-- Collected data start --

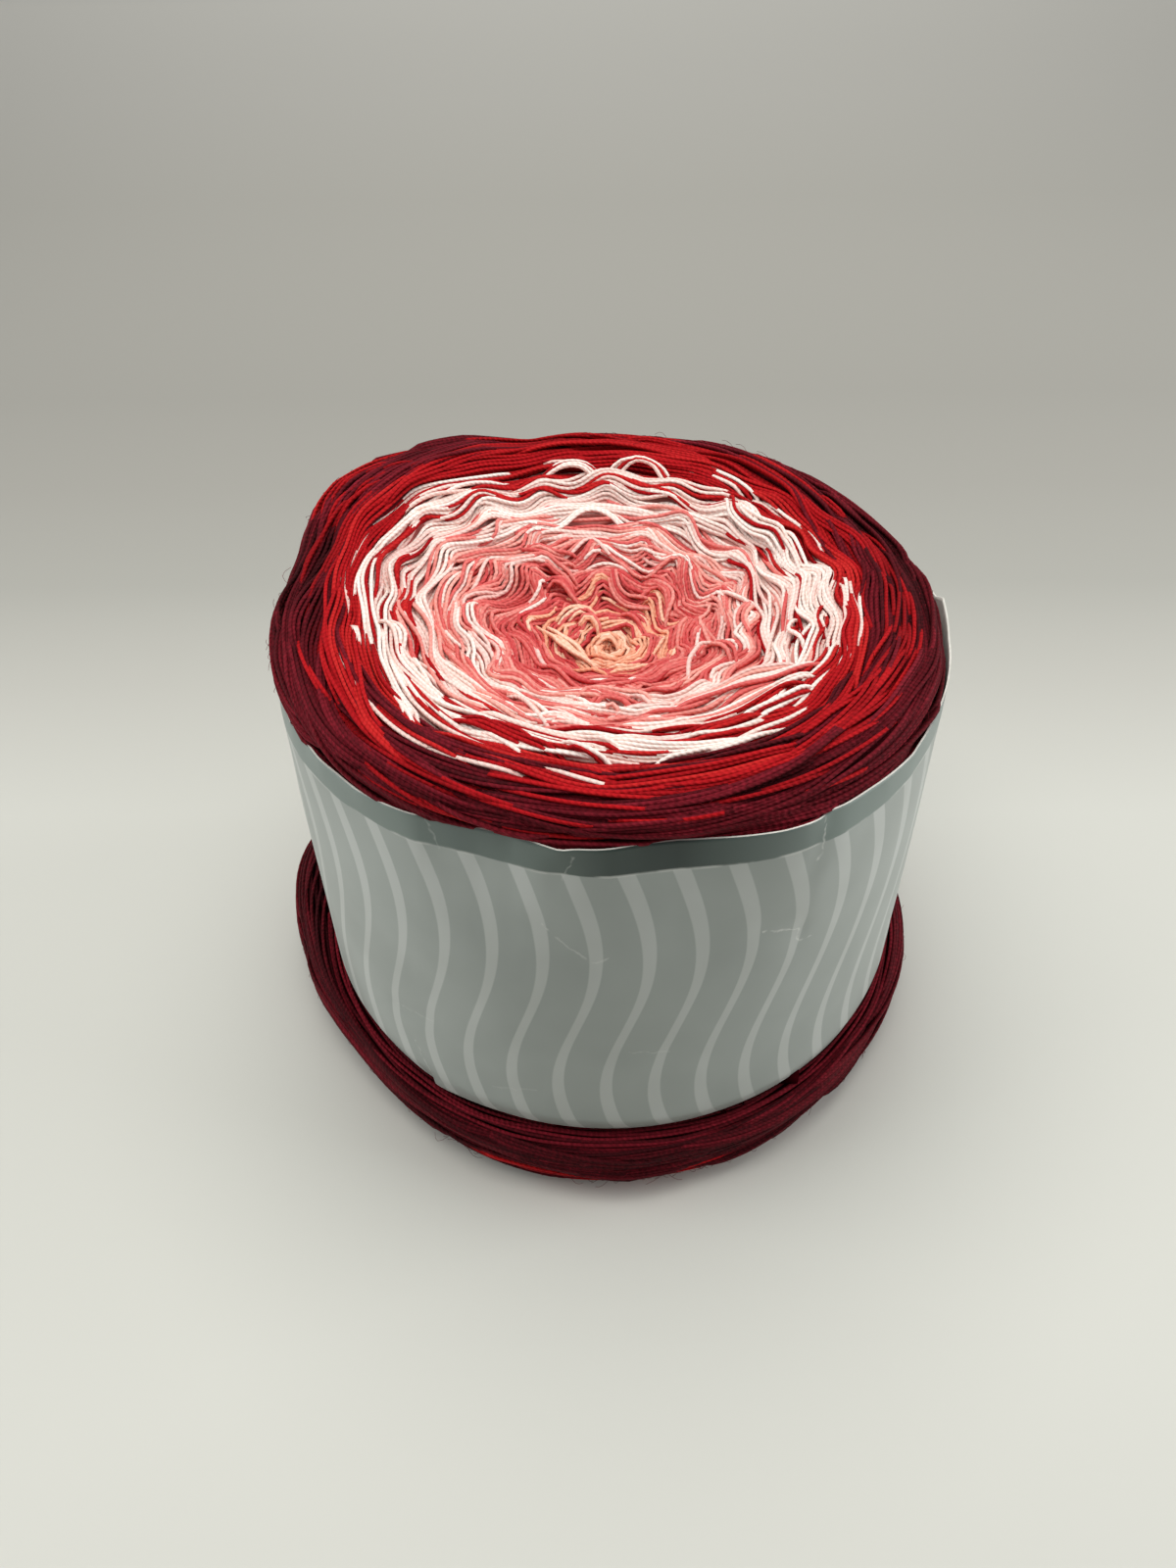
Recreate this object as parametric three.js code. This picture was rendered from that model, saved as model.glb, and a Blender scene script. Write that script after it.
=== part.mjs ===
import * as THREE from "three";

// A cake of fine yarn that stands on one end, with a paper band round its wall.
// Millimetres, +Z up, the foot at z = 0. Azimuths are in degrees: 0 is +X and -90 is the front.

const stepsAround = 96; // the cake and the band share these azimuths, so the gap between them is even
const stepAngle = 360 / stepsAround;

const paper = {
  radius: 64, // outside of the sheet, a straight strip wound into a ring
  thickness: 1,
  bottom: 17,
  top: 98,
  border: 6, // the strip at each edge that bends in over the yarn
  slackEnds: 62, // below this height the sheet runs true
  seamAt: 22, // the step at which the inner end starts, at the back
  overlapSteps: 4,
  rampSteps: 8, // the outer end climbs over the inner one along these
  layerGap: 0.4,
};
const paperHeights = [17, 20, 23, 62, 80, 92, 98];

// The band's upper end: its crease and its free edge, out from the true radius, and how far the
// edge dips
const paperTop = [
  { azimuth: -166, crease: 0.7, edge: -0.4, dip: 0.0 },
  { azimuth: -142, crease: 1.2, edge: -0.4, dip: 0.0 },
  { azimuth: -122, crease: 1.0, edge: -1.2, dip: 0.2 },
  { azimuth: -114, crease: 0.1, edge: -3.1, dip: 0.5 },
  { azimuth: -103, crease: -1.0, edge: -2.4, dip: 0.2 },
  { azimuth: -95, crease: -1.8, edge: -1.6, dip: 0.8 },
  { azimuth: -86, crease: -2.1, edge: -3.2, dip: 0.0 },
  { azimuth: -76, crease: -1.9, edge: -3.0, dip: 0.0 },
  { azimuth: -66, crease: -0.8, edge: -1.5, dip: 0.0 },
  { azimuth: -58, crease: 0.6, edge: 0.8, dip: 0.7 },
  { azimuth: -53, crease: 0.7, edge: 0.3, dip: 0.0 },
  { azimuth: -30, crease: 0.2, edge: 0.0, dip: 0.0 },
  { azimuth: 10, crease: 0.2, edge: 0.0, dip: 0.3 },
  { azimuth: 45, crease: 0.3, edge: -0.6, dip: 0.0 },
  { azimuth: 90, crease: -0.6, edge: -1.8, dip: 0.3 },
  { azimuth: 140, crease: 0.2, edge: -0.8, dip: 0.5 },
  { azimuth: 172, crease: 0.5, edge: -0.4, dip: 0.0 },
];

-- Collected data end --

Exercise prompt -
Repeat the data above exactly.

Expected answer -
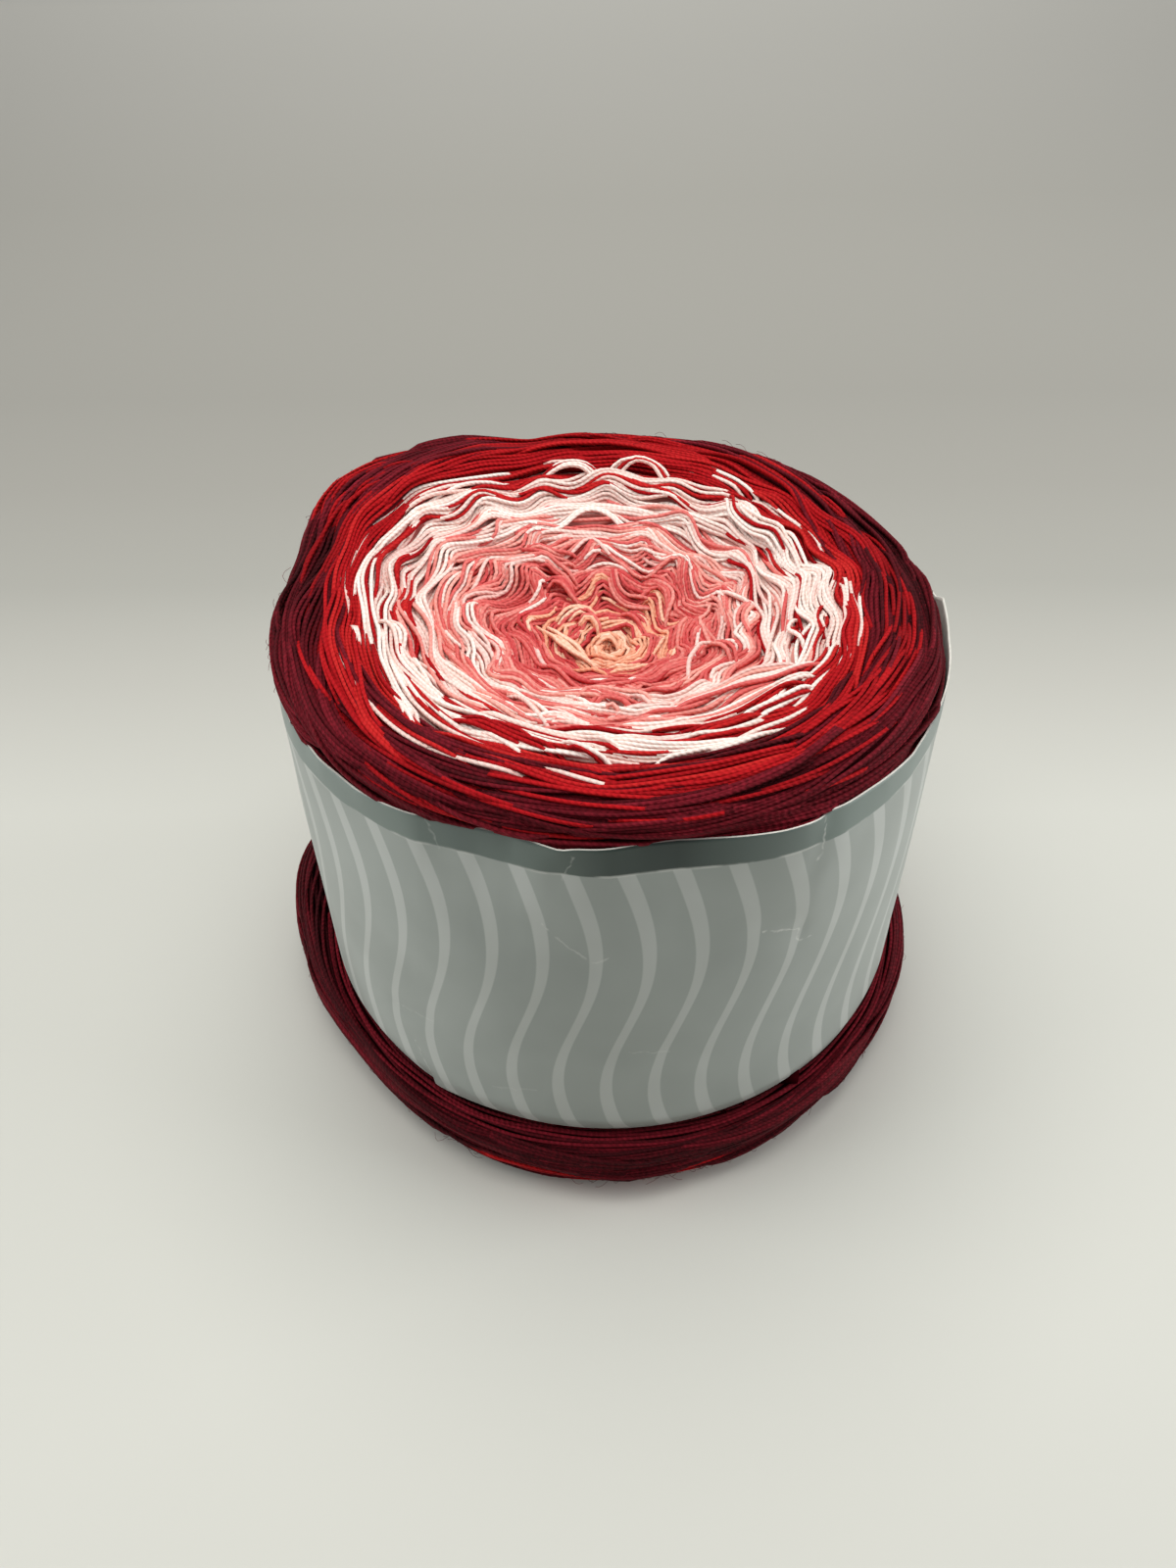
Recreate this object as parametric three.js code. This picture was rendered from that model, saved as model.glb, and a Blender scene script. Write that script after it.
=== part.mjs ===
import * as THREE from "three";

// A cake of fine yarn that stands on one end, with a paper band round its wall.
// Millimetres, +Z up, the foot at z = 0. Azimuths are in degrees: 0 is +X and -90 is the front.

const stepsAround = 96; // the cake and the band share these azimuths, so the gap between them is even
const stepAngle = 360 / stepsAround;

const paper = {
  radius: 64, // outside of the sheet, a straight strip wound into a ring
  thickness: 1,
  bottom: 17,
  top: 98,
  border: 6, // the strip at each edge that bends in over the yarn
  slackEnds: 62, // below this height the sheet runs true
  seamAt: 22, // the step at which the inner end starts, at the back
  overlapSteps: 4,
  rampSteps: 8, // the outer end climbs over the inner one along these
  layerGap: 0.4,
};
const paperHeights = [17, 20, 23, 62, 80, 92, 98];

// The band's upper end: its crease and its free edge, out from the true radius, and how far the
// edge dips
const paperTop = [
  { azimuth: -166, crease: 0.7, edge: -0.4, dip: 0.0 },
  { azimuth: -142, crease: 1.2, edge: -0.4, dip: 0.0 },
  { azimuth: -122, crease: 1.0, edge: -1.2, dip: 0.2 },
  { azimuth: -114, crease: 0.1, edge: -3.1, dip: 0.5 },
  { azimuth: -103, crease: -1.0, edge: -2.4, dip: 0.2 },
  { azimuth: -95, crease: -1.8, edge: -1.6, dip: 0.8 },
  { azimuth: -86, crease: -2.1, edge: -3.2, dip: 0.0 },
  { azimuth: -76, crease: -1.9, edge: -3.0, dip: 0.0 },
  { azimuth: -66, crease: -0.8, edge: -1.5, dip: 0.0 },
  { azimuth: -58, crease: 0.6, edge: 0.8, dip: 0.7 },
  { azimuth: -53, crease: 0.7, edge: 0.3, dip: 0.0 },
  { azimuth: -30, crease: 0.2, edge: 0.0, dip: 0.0 },
  { azimuth: 10, crease: 0.2, edge: 0.0, dip: 0.3 },
  { azimuth: 45, crease: 0.3, edge: -0.6, dip: 0.0 },
  { azimuth: 90, crease: -0.6, edge: -1.8, dip: 0.3 },
  { azimuth: 140, crease: 0.2, edge: -0.8, dip: 0.5 },
  { azimuth: 172, crease: 0.5, edge: -0.4, dip: 0.0 },
];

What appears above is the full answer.